RFC 9001 Using TLS to Secure QUIC

This might be longer than RFC 9000; it would probably help if I already knew TLS, but I don’t, so … at least they narrow it down to TLS 1.3, so I don’t have to worry about older versions. Future versions of QUIC could use something other than TLS 1.3, though …

Let me just look at this diagram and try to soak in the knowledge:

Client                                                    Server
======                                                    ======

Get Handshake
                     Initial ------------->
Install tx 0-RTT keys
                     0-RTT - - - - - - - ->

                                              Handshake Received
                                                   Get Handshake
                     <------------- Initial
                                           Install rx 0-RTT keys
                                          Install Handshake keys
                                                   Get Handshake
                     <----------- Handshake
                                           Install tx 1-RTT keys
                     <- - - - - - - - 1-RTT

Handshake Received (Initial)
Install Handshake keys
Handshake Received (Handshake)
Get Handshake
                     Handshake ----------->
Handshake Complete
Install 1-RTT keys
                     1-RTT - - - - - - - ->

                                              Handshake Received
                                              Handshake Complete
                                             Handshake Confirmed
                                           Install rx 1-RTT keys
                     <--------------- 1-RTT
                           (HANDSHAKE_DONE)
Handshake Confirmed

This is just one possible handshake, one possible ordering, far from the whole picture.
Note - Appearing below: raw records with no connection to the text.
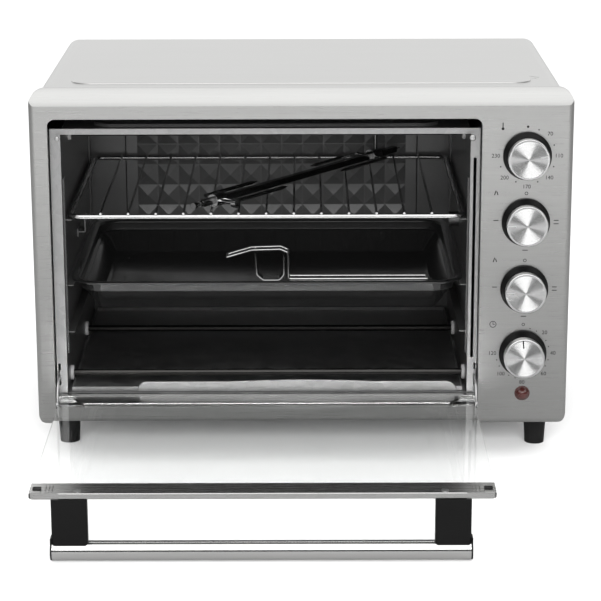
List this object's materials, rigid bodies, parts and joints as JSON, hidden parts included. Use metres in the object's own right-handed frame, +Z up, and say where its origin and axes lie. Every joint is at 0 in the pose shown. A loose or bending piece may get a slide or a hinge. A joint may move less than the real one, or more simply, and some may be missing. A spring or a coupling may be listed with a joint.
{
  "type": "toaster oven",
  "caption": "Countertop toaster oven with a drop-down glass door, control knobs, wire rack, baking tray, crumb tray and rotisserie spit.",
  "frame": {"origin": "on the table, under the middle of the bounding box with the door open", "axes": "+X to the right seen from the front, +Y from the door to the back, +Z up"},
  "size_m": [0.56, 0.6558, 0.3975],
  "materials": {
    "brushed_front": "satin, brushed along X",
    "brushed_cabinet": "satin",
    "galvanised": "zinc grey",
    "black_enamel": "gloss enamel",
    "chamber_steel": "dark semi-gloss non-stick",
    "chrome": "bright plated",
    "spit_steel": "dark plated",
    "heater_sheath": "dull oxidised steel",
    "ceramic": "white ceramic",
    "door_glass": "clear toughened",
    "door_metal": "satin",
    "handle_steel": "polished tube",
    "black_plastic": "fine-grained",
    "foot_plastic": "matt",
    "knob_aluminium": "spun",
    "lamp_lens": "dark red",
    "zinc_screw": "zinc plated",
    "phenolic": "brown-black moulded",
    "wire_jacket": "glass-braid sleeve"
  },
  "bodies": {
    "oven": {"base_pan": "galvanised", "cabinet_wrap": "brushed_cabinet", "case_screws": "zinc_screw", "cavity_floor": "chamber_steel", "cavity_left_wall": "chamber_steel", "cavity_rear_wall": "chamber_steel", "cavity_right_wall": "chamber_steel", "cavity_top": "chamber_steel", "control_plate": "galvanised", "cord_gland": "black_plastic", "door_seat_frame": "galvanised", "feet": "foot_plastic", "front_bezel": "brushed_front", "function_switches": "phenolic", "heat_shield": "galvanised", "heater_insulators": "ceramic", "lower_heating_rods": "heater_sheath", "power_lamp": "lamp_lens", "rack_guide_left": "chamber_steel", "rack_guide_right": "chamber_steel", "rear_cover": "galvanised", "rotisserie_motor": "galvanised", "spit_bearing": "galvanised", "terminal_block": "phenolic", "thermostat": "phenolic", "timer": "phenolic", "upper_heating_rods": "heater_sheath", "wiring_loom": "wire_jacket"},
    "door": {"door_glass": "door_glass", "door_end_rail": "door_metal", "door_end_caps": "door_metal", "door_hinge_rail": "door_metal", "hinge_pins": "zinc_screw", "door_stay_left": "galvanised", "door_stay_right": "galvanised", "handle_tube": "handle_steel", "handle_brackets": "black_plastic", "handle_screws": "zinc_screw"},
    "rack": {"wire_rack": "chrome"},
    "spit": {"spit_rod": "spit_steel"},
    "fork_left": {"spit_fork_left": "chrome"},
    "fork_right": {"spit_fork_right": "chrome"},
    "thumb_screw_left": {"fork_screw_left": "chrome"},
    "thumb_screw_right": {"fork_screw_right": "spit_steel"},
    "pan": {"baking_tray": "black_enamel"},
    "tool": {"tray_tool": "chrome"},
    "crumbs": {"crumb_tray": "galvanised"},
    "spit_drive": {"spit_drive_socket": "galvanised"},
    "thermostat_knob": {"thermostat_knob_skirt": "black_plastic", "thermostat_knob_cap": "knob_aluminium", "thermostat_shaft": "zinc_screw"},
    "function_a_knob": {"function_a_knob_skirt": "black_plastic", "function_a_knob_cap": "knob_aluminium", "function_a_shaft": "zinc_screw"},
    "function_b_knob": {"function_b_knob_skirt": "black_plastic", "function_b_knob_cap": "knob_aluminium", "function_b_shaft": "zinc_screw"},
    "timer_knob": {"timer_knob_skirt": "black_plastic", "timer_knob_cap": "knob_aluminium", "timer_shaft": "zinc_screw"}
  },
  "joints": [
    {"name": "door_hinge", "type": "hinge", "parent": "oven", "child": "door", "pos_m": [0, -0.02495, 0.066], "axis": [-1, 0, 0], "range_deg": [0, 90]},
    {"name": "rack_slide", "type": "slide", "parent": "oven", "child": "rack", "axis": [0, 1, 0], "range_m": [-0.2, 0]},
    {"name": "pan_slide", "type": "slide", "parent": "oven", "child": "pan", "axis": [0, 1, 0], "range_m": [-0.2, 0]},
    {"name": "crumb_tray_slide", "type": "slide", "parent": "oven", "child": "crumbs", "axis": [0, 1, 0], "range_m": [-0.25, 0]},
    {"name": "spit_lift", "type": "slide", "parent": "rack", "child": "spit", "axis": [0, 0, 1], "range_m": [0, 0.02]},
    {"name": "fork_left_slide", "type": "slide", "parent": "spit", "child": "fork_left", "axis": [0.6032, 0.7976, 0], "range_m": [-0.012, 0.06]},
    {"name": "fork_right_slide", "type": "slide", "parent": "spit", "child": "fork_right", "axis": [0.6032, 0.7976, 0], "range_m": [-0.06, 0.02]},
    {"name": "fork_screw_left_turn", "type": "hinge", "parent": "fork_left", "child": "thumb_screw_left", "pos_m": [-0.09068, 0.02006, 0.2715], "axis": [0.7976, -0.6032, 0], "range_deg": [-180, 180]},
    {"name": "fork_screw_right_turn", "type": "hinge", "parent": "fork_right", "child": "thumb_screw_right", "pos_m": [0.08546, 0.25295, 0.2715], "axis": [0, 0, 1], "range_deg": [-180, 180]},
    {"name": "tool_lift", "type": "slide", "parent": "pan", "child": "tool", "axis": [0, 0, 1], "range_m": [0, 0.04]},
    {"name": "spit_drive_turn", "type": "hinge", "parent": "oven", "child": "spit_drive", "pos_m": [0.17, 0.14105, 0.2215], "axis": [1, 0, 0], "continuous": true},
    {"name": "thermostat_turn", "type": "hinge", "parent": "oven", "child": "thermostat_knob", "pos_m": [0.2325, -0.03095, 0.3285], "axis": [0, 1, 0], "range_deg": [-90, 180]},
    {"name": "function_a_turn", "type": "hinge", "parent": "oven", "child": "function_a_knob", "pos_m": [0.2325, -0.03095, 0.2585], "axis": [0, 1, 0], "range_deg": [-270, 0]},
    {"name": "function_b_turn", "type": "hinge", "parent": "oven", "child": "function_b_knob", "pos_m": [0.2325, -0.03095, 0.187], "axis": [0, 1, 0], "range_deg": [-270, 0]},
    {"name": "timer_turn", "type": "hinge", "parent": "oven", "child": "timer_knob", "pos_m": [0.2325, -0.03095, 0.1165], "axis": [0, 1, 0], "range_deg": [-20, 270]}
  ]
}
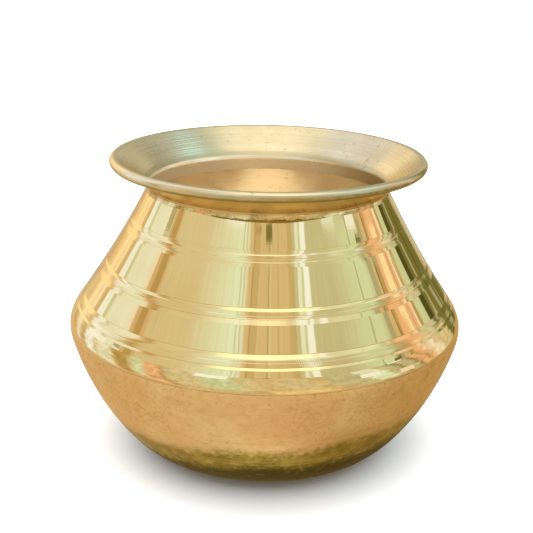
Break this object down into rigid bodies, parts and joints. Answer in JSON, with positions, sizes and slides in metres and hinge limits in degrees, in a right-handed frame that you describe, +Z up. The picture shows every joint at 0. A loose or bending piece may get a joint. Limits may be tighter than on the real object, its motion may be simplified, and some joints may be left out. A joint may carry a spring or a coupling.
{
  "type": "kalash pot",
  "caption": "Wide-mouthed round brass water pot: satin bowl, polished sloping shoulder with turned bands, flared mouth with a rolled wired edge.",
  "frame": {"origin": "centre of the flat base, on the surface that the pot stands on", "axes": "+Z up along the axis the pot was turned about; the pot is round, so +X and +Y are any two level directions"},
  "size_m": [0.22, 0.22, 0.1664],
  "materials": {
    "satin_brass": "satin, faintly scratched and mottled",
    "polished_brass": "mirror polished",
    "lathe_turned_brass": "satin with concentric turning marks",
    "drawn_wire": "drawn, hidden inside the rolled edge",
    "braze": "filed braze"
  },
  "bodies": {
    "root": {"lower_bowl": "satin_brass", "shoulder_shell": "polished_brass", "flared_mouth": "lathe_turned_brass", "rim_wire": "drawn_wire", "belly_braze": "braze", "neck_braze": "braze"}
  },
  "joints": []
}
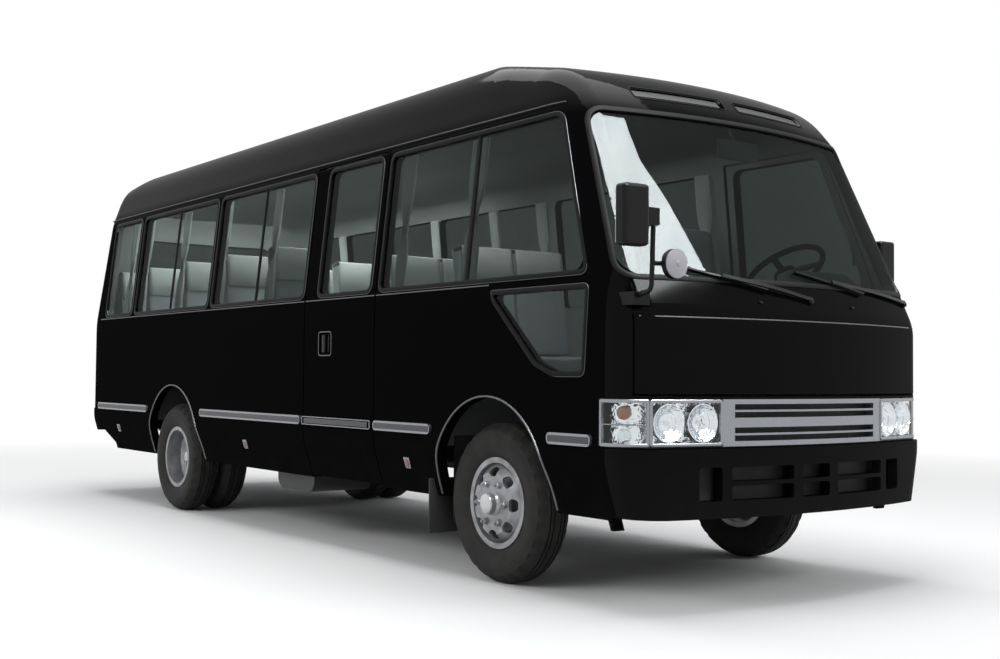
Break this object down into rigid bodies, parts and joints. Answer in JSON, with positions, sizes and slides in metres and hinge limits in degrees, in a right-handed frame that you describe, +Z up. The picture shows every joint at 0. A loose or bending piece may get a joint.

I think it’s fine to learn this stuff last, maybe.

RFC 9002 Loss detection and congestion control

Packet headers have an encryption level that indicates the packet number space. Within that space, the packet sequence number lives. Loss detection is done separately for each packet number space. Packet numbers never repeat for a single connection, and they’re sent in monotonically increasing order. It’s permitted to skip certain numbers.

QUIC separates transmission order from delivery order: packet numbers indicate transmission order, and delivery order is determined by the stream offsets in STREAM frames.

Packets can contain multiple frames of multiple types. Data & frames that need reliable delivery are either acknowledged or declared lost & resent. All packets are acknowledged, one way or another, but those acks might only come after an “ack-eliciting packet”. The non-ack-eliciting packets don’t matter when it comes to calculating round-trip-time samples (which makes sense).

latest_rtt = ack_time - send_time_of_largest_acked

There’s also a minimum RTT that can be occasionally reset after disruptive network events. The latest & minimum RTTs go into calculating a smoothed RTT. Endpoints should collect at least 3 packets beyond an unreceived packet before declaring it lost so as to avoid spurious retransmission. There’s also a timer based on the smoothed RTT. This gets into like tuning.

When ack-eliciting packets aren’t acknowledged when expected (calculated from the smoothed RTT &c), at least one more ack-eliciting packet must be sent as a probe, plus one or two probe datagrams can be sent (per packet number space) to allow the connection to recover from loss of tail packets. If no new data can be sent, old data can be sent again.

Sender-side congestion control is similar to TCP NewReno (RFC 6582). I wish I knew what that was …

The initial congestion window should be at least 14,720 bytes. That’s interesting. Congestion control states move between Slow Start, Recovery, & Congestion Avoidance. The congestion window grows exponentially, then halves upon entering recovery (?), ideally ending up in congestion avoidance, where the window is controlled with Additive Increase Multiplicative Decrease. That’s probably mentioned in NewReno.

Persistent congestion is a condition it seems pretty reluctant to enter prematurely. There have to be 2 ack-eliciting packets sent sufficiently far apart that are declared lost, plus no packets sent between them acknowledged (on any packet number space), all after an RTT sample has been established. And finally, a later acknowledgement has to come through. (I think I’m reading that right)

Endpoints can implement pacing as they choose. The idea is that short-term bursts of packets can lead to short-term congestion and loss, but under-utilizing the congestion window is also bad. Some sort of balancing act.

And that’s about it, aside from all the parts I glossed over …

Well, then

There’s a lot to it. I don’t expect most people will have read through these (then again, neither have I, really). There will probably be 1,000-page books covering all of this (maybe there already are?). I wonder how many lines of code a QUIC implementation would involve? I’m thinking like on the order of 30,000. Maybe more? Probably more; I don’t know if it can use an existing TLS implementation (or most of one) like off the shelf, or if it’d have to be integrated or what.

It seems like a really well-designed protocol! Like if TCP lasted 50+ years, this one could last even longer. Who knows?